Looking Back at The Credit CARD Act of 2009

A year has passed since the final provisions of the CARD Act went into effect on February 22, 2010, and industry experts are looking back to see if it had its intended effects.

In many ways it did, but it also had some unintended and less than positive effects.

First, the good news. While some credit card holders still don’t understand what they’re paying for credit, the “Schumer Box disclosures” have made it clear to most. If consumers read their credit card statements, they’ll see how much interest they’re paying, what it will cost if they make only minimum payments, and what they’ll save by increasing their payments.

Since credit card issuers can no longer raise rates on existing balances unless the card holder is 60 days late with a payment, consumers are naturally paying less interest. We’re also getting at least some warning before seeing rate hikes on future purchases.

Banks aren’t particularly happy with the changes, but are working to find ways to add some costs and fees that weren’t covered under the CARD Act. Bank of America issued a statement stating that the CARD Act had a $20.3 billion adverse impact on their credit card operations.

Meanwhile, what happened in the months preceding the final implementation of the Credit CARD Act had unintended and adverse consequences for credit card holders – and for the real estate industry.
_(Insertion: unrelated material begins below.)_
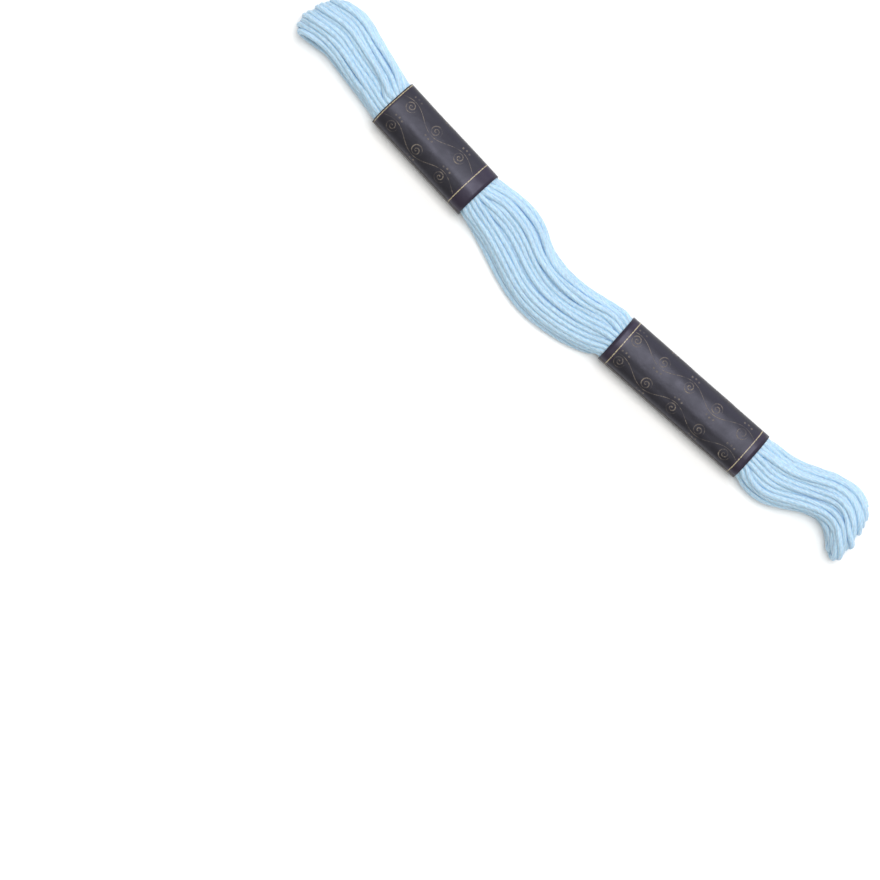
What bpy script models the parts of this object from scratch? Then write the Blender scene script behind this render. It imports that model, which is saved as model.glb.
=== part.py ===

In the course of the year prior to implementation of the law, 15% of credit card accounts saw rate increases. Some of these increases were drastic, and thus raised monthly minimum payments beyond what card holders were able to pay.

In addition, credit card issuers slashed credit lines. Many consumers reported having their formerly high credit lines slashed to less than their outstanding balances – triggering over-limit fees.

What did this have to do with the real estate industry?

These actions reduced credit scores for thousands of consumers at a time when mortgage lenders were tightening their requirements, demanding higher credit scores. .

Because 30% of a credit score is based on the consumer’s ratio of credit used to credit available, credit scores tumbled. Where some had remained comfortably under 30% of credit use, their credit reports suddenly showed that they were using 100% of their available credit.

Other reports show that today’s consumers are using less credit, paying down credit card balances, and slowly regaining their credit scores – and that’s a good thing. But these moves did put a dent in the number of consumers who have been able to take advantage of today’s low mortgage interest rates.